Die Tiefen des Innen

Arthur Schopenhauer: “Daß moralische Untersuchungen ungleich wichtiger sind als physikalische und überhaupt als alle andern, folgt daraus, daß sie fast unmittelbar das Ding an sich betreffen, nämlich diejenige Erscheinung desselben, an der es, vom Lichte der Erkenntnis unmittelbar getroffen, sein Wesen offenbart als Wille. Physikalische Wahrheiten hingegen bleiben ganz auf dem Gebiete der Vorstellung, d. i. der Erscheinung und zeigen bloß, wie die niedrigsten Erscheinungen des Willens sich in der Vorstellung gesetzmäßig darstellen. – Ferner bleibt die Betrachtung der Welt von der physischen Seite, so weit und so glücklich man sie auch verfolgen mag, in ihren Resultaten für uns trostlos: auf der moralischen Seite allein ist Trost zu finden: indem hier die Tiefen unsres eigenen Innen sich der Betrachtung auftun.”

C. G. Jung: “Wie die Seele sich nach unten in die organisch-stoffliche Basis verliert, so geht sie nach oben in eine sogenannte geistige Form über.”
Und: “Daß die Welt nicht nur ein Außen, sondern auch ein Innen hat, daß sie nicht nur draußen sichtbar ist, sondern auch in zeitloser Gegenwart aus dem tiefsten und anscheinend subjektivsten Hintergrund der Seele übermächtig auf uns wirkt, halte ich für eine Erkenntnis, die unbeschadet der Tatsache, daß sie eine alte Weisheit ist, in dieser Form es verdient, als ein neuer weltanschauungsbildender Faktor gewertet zu werden.”

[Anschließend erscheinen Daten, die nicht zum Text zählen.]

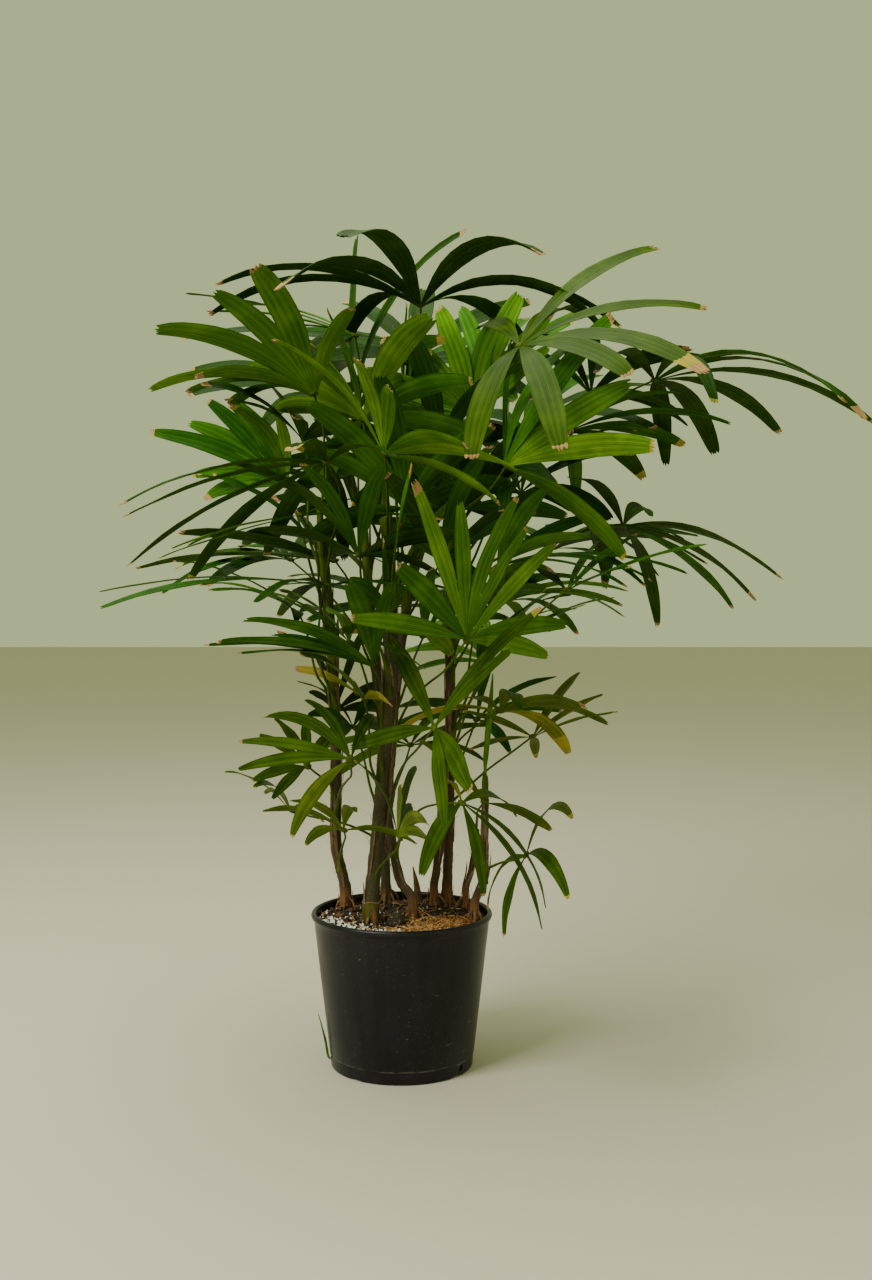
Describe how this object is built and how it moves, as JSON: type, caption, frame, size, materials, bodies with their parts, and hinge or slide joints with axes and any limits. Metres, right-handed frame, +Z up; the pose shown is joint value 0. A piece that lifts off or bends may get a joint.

Dies Innen schreitet hinab ins Unbewußte auf den Grund der Person und darüber in die noussphärische Ebene der geistigen Konzepte. Dort ist die Apriorie zur Erscheinungswelt. Die Durchdringung des Materiellen und des Objektes auf seinen Grund verbindet uns mit dem Geist – an dem wir freilich allgegenwärtig anteilig sind – und hierin besteht wahrhaft der Trost: dem wir – bei aller Entfremdung – nachspüren können so wir nur bereitet sind hierfür, und dem wir uns angleichen. Die Trostlosigkeit aber aller physischer Betrachtung beruht auf unserem Wunsch zur Perpetuierung des Vorfindlichen.